Computer modeling of piercing in a screw mill with barrel-rolling rolls

The article presents results of computer modeling of the process of screw piercing of the workpiece in the mill with barrel-shaped rollers and fixed guide bars. Modeling was carried out by the use of the software QForm 3D based on the finite element method. Modeling of the screw rolling process enabled to explain the nature of changes in the deflected mode of the metal central zone during rolling in a two-roll piercing mill in one complete revolution of the workpiece. It can explain destructions in the central zone of the workpiece which cause inner scabs on shells and pipes. Destruction of the central zone of the workpiece is due to axial tensile stresses.
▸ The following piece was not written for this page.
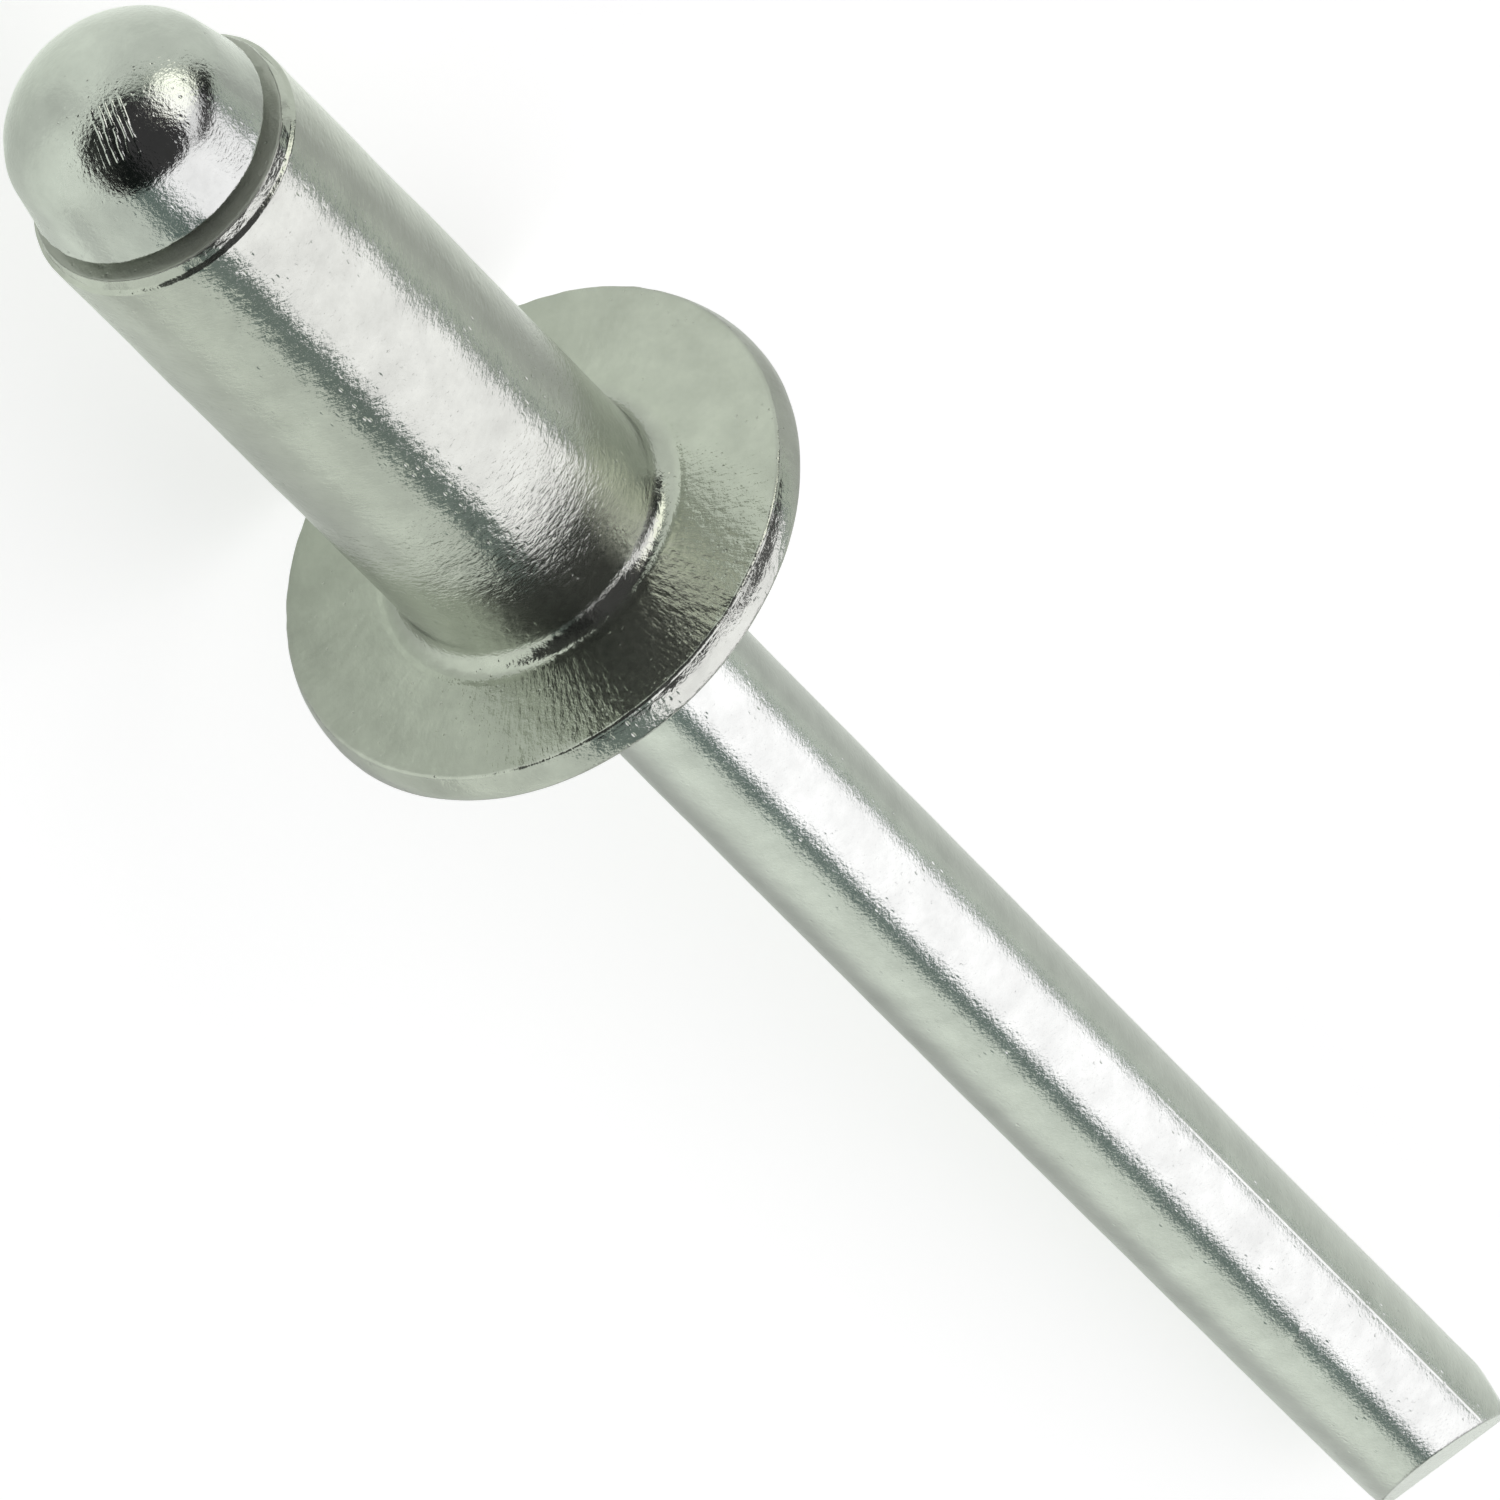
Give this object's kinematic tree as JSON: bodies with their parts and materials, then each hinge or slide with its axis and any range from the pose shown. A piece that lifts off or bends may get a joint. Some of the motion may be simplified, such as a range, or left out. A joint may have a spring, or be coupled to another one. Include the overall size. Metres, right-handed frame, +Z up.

As a result of computer modeling, the effect of a mandrel on the nature of the deflected mode of the central zone of the workpiece was determined. The presence of the mandrel greatly reduces the grade of tensile stresses in the central zone of the workpiece due to buttress forces. In the process of pipe production it leads to the increase of the workpiece piercibility and decreases or “welds up” the metal axial opening. In this work the effect of the ovalization ratio and the feed angle on the grade of tensile stresses in the central zone of the workpiece was also determined. The increase of the feed angle increases both tensile stresses in the workpiece and compressive stresses in the butt end of the mandrel. Therefore, it is necessary to perform the process of piercing providing the workpiece makes fewer than one revolution before its meeting with the butt end of the mandrel, but not less than 3/4 of the turn, otherwise problems with the secondary grip could occur. The increase of the ovalization ratio results in the increase of tensile stresses in the central zone of the workpiece. The obtained results of computer modeling correspond to basic assumptions of the theory of plastic metal working. High reliability of the results of computer modeling allows to verify the developed roll pass design and rolling speed limits without using costly experimental rolling.